Posted March 20, 2017
Last modified April 12, 2017
In his classroom at the Edna Drinkwater School in Northport, John Van Dis asks questions before he knows their answers. It’s an unusual approach for a teacher to take, but for a science teacher, it makes sense.
Van Dis believes his grade 6 and 7 students should learn the way scientists learn—through experimentation.
And that science is so grounded in reality that those students may have discovered a better way to grow kelp, knowledge the burgeoning aquaculture industry would welcome.
During the February break, the classroom looked like a laboratory. Aquariums line a counter, to which a section of PVC pipe on an incline is attached. The students are experimenting with hydroponics, Van Dis explained. A pump circulates water from the aquariums—which hold goldfish—to the top of the pipe, and it then drips back through clay or gravel media, which in turn is used to grow beans.
It is that sort of hands-on, even practical science that Van Dis brings to the classroom.
Another hands-on project is raising salmon.
“A week and a half ago, we had 200 salmon eggs delivered,” he said, pointing to their temporary home. The salmon came from the hatchery in nearby Orland.
“Last year, we released 197 salmon into Wescott Stream,” in Belfast.
Another teacher at the school, Anna Wood-Cox, had begun the salmon-raising tradition.
“I have more going on than I probably should have for one year,” Van Dis admits with a smile, but the boyish enthusiasm for the experiments is contagious.
The most dramatic science project involves kelp, the sea vegetable that may become one of Maine’s most valuable aquaculture products.
Kelp spores are introduced to a beaker or aquarium. String is then wrapped around a section of PVC pipe and the pipe is immersed in the water with the spores. The spores attach to the twine, and when they reach a certain size, the PVC and string are brought to the “farm” site.
At the site, both ends of a rope are anchored. The growing spores are transferred to the rope as the section of PVC pipe is slid down one end of the rope, and the string unwinds and wraps around the rope.
And this is where the student work comes into play.
Van Dis said the class began wondering whether two strings could be attached to the rope. At the test site in Penobscot Bay leased to the Hurricane Island Foundation, the students “launched” the kelp on Oct. 12, but they split the rope into sections—half with a single string, half with two strings, unspooling in contrary directions. The kids had practiced handling the strings in the woods behind the school before deploying.
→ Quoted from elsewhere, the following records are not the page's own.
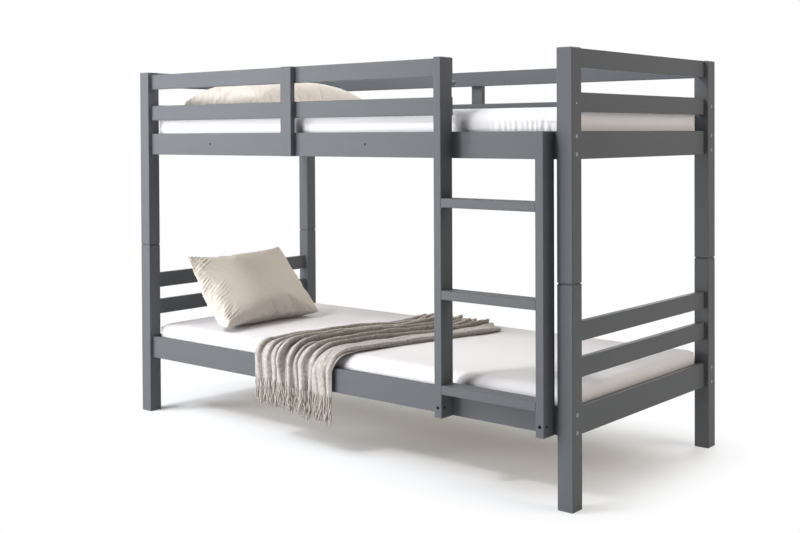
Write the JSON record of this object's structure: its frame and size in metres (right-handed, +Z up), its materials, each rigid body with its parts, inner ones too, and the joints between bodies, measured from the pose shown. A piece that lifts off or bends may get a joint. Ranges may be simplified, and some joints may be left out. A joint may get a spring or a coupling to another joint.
{
  "type": "bunk bed",
  "caption": "Painted wooden single-over-single bunk bed with guard rails, a bolted front ladder, slatted bases, mattresses, pillows and a throw.",
  "frame": {"origin": "on the floor, in the middle of the bed's length and midway from the ladder's front to the back batten", "axes": "+X along the length towards the ladder end, +Y from the ladder to the back, +Z up"},
  "size_m": [2.08, 1.031, 1.4],
  "materials": {
    "grey_paint": "satin grey paint on pine",
    "bare_pine": "planed, unpainted",
    "webbing": "woven tape",
    "zinc_steel": "zinc plated",
    "beech": "fluted dowel",
    "grey_plastic": "moulded",
    "sheet_cotton": "smooth jersey cotton",
    "pillow_cotton": "plain woven cotton",
    "throw_weave": "loose woven wool blend"
  },
  "bodies": {
    "frame": {"lower_post_front_left": "grey_paint", "lower_post_front_right": "grey_paint", "lower_post_back_left": "grey_paint", "lower_post_back_right": "grey_paint", "upper_post_front_left": "grey_paint", "upper_post_front_right": "grey_paint", "upper_post_back_left": "grey_paint", "upper_post_back_right": "grey_paint", "lower_side_rail_front": "grey_paint", "lower_side_rail_back": "grey_paint", "upper_side_rail_front": "grey_paint", "upper_side_rail_back": "grey_paint", "lower_left_end_board": "grey_paint", "lower_left_end_rail_low": "grey_paint", "lower_left_end_rail_top": "grey_paint", "lower_right_end_board": "grey_paint", "lower_right_end_rail_low": "grey_paint", "lower_right_end_rail_top": "grey_paint", "upper_left_end_board": "grey_paint", "upper_left_end_rail_mid": "grey_paint", "upper_left_end_rail_top": "grey_paint", "upper_right_end_board": "grey_paint", "upper_right_end_rail_mid": "grey_paint", "upper_right_end_rail_top": "grey_paint", "guard_rail_front_mid": "grey_paint", "guard_rail_front_top": "grey_paint", "guard_rail_back_mid": "grey_paint", "guard_rail_back_top": "grey_paint", "guard_batten_front": "grey_paint", "guard_batten_back": "grey_paint", "ladder_stile_left": "grey_paint", "ladder_stile_right": "grey_paint", "ladder_rung_low": "grey_paint", "ladder_rung_mid": "grey_paint", "ladder_rung_top": "grey_paint", "lower_cleat_front": "grey_paint", "lower_cleat_back": "grey_paint", "upper_cleat_front": "grey_paint", "upper_cleat_back": "grey_paint", "lower_slats": "bare_pine", "upper_slats": "bare_pine", "lower_slat_tapes": "webbing", "upper_slat_tapes": "webbing", "post_pins": "zinc_steel", "frame_bolts": "zinc_steel", "barrel_nuts": "zinc_steel", "bolt_hole_plug": "grey_plastic", "rail_dowels": "beech", "rung_dowels": "beech", "guard_screws": "zinc_steel", "base_screws": "zinc_steel", "ladder_bolts": "zinc_steel", "ladder_nuts": "zinc_steel"},
    "lower_mattress": {"lower_mattress": "sheet_cotton"},
    "upper_mattress": {"upper_mattress": "sheet_cotton"},
    "lower_pillow": {"lower_pillow": "pillow_cotton"},
    "upper_pillow": {"upper_pillow": "pillow_cotton"},
    "throw": {"throw_cloth": "throw_weave", "throw_fringe": "throw_weave"}
  },
  "joints": [
    {"name": "lower_mattress_lift", "type": "slide", "parent": "frame", "child": "lower_mattress", "axis": [0, 0, 1], "range_m": [0, 0.15]},
    {"name": "upper_mattress_lift", "type": "slide", "parent": "frame", "child": "upper_mattress", "axis": [0, 0, 1], "range_m": [0, 0.3]},
    {"name": "lower_pillow_lift", "type": "slide", "parent": "lower_mattress", "child": "lower_pillow", "axis": [0, 0, 1], "range_m": [0, 0.25]},
    {"name": "upper_pillow_lift", "type": "slide", "parent": "upper_mattress", "child": "upper_pillow", "axis": [0, 0, 1], "range_m": [0, 0.3]},
    {"name": "throw_lift", "type": "slide", "parent": "lower_mattress", "child": "throw", "axis": [0, 0, 1], "range_m": [0, 0.3]}
  ]
}
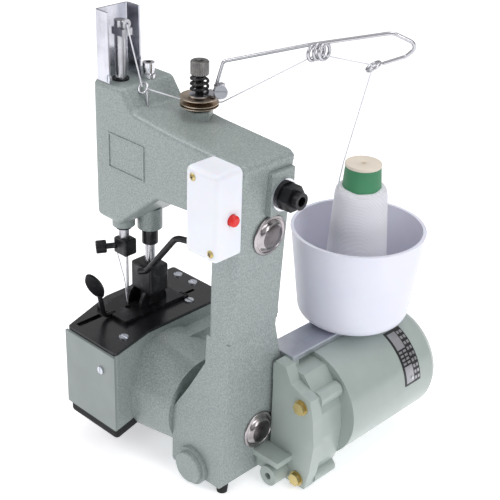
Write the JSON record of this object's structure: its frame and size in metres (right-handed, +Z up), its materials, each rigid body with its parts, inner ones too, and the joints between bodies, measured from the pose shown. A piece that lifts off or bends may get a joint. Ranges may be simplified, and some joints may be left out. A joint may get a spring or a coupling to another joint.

By Jan. 26, some of the kelp had “blades,” or leaves, 27-inches long. Though the experiment isn’t over, Van Dis believes the double-string method will produce far more product.
“It’d be really neat if these kids change the industry a bit,” he said.
Jenn Page, education director for the Hurricane Island Foundation, which holds the limited-purpose aquaculture license the class used, said the approach Van Dis uses matches her work.
“We really work with the schools to find a question that they want to answer,” she said. “We involved the students in real science.”
Page also noted the teacher’s enthusiasm.
“He was just so excited about the aquaculture that we decided to start working with him.”
Van Dis had taken courses through the Island Institute (publisher of The Working Waterfront), Herring Gut Learning Center and Hurricane Island Foundation.
Yvonne Thomas, the Island Institute’s education director, said Van Dis is “a great example of an educator practicing rigorous, place-based, experiential teaching.”
Hurricane Island Foundation chartered a boat to bring Van Dis’ students to the island, then used its own boats to allow the students to deploy the kelp.
The class also went beyond science and into marketing kelp, working on concoctions that featured the dried product mixed with herbs and Maine sea salt. At an open house at the school, the students surveyed parents about the taste, as they tried the product on popcorn and roasted chicken. The teacher even worked with students to consider how to advertise and design labels for the concoctions.
“It’s that sense of empowerment,” he said of his goal with students. “They’re seeing that they’re powerful enough to do real science.”
That real science comes with real failures. The first attempt with kelp resulted with no spores being released. But this brought a lesson: “You just keep trying to figure it out,” he said.
Van Dis heard that one parent, in mock exasperation, said, “Oh my god, I don’t want to hear another word about kelp!”
Kelp, which grows through the winter, unlike other species, is “sucking up CO2,” he said, and a “halo effect” has been noted around farms in which ocean acidification is reduced.
“It’s all wrapped around that sense of sustainability,” Van Dis said.
A recent project, building a geodesic dome greenhouse, enlisted the school’s entire student body. Students presented proposals to the school board, and it was funded.
“The kids did all the site planning and site work,” and community volunteers assembled the greenhouse, he said.
Van Dis, at 43, is in his fourth year of teaching. He hails from Ann Arbor, Michigan—a long way from the coast of Maine—but his family vacationed in Roque Bluffs in Washington County. After graduating from Bowdoin College, where he majored in biology and environmental studies, he taught high school for a time, but then became a builder and furniture maker, but grew disillusioned, especially after having his own children.
“I just wanted to do something to make the world better,” he says.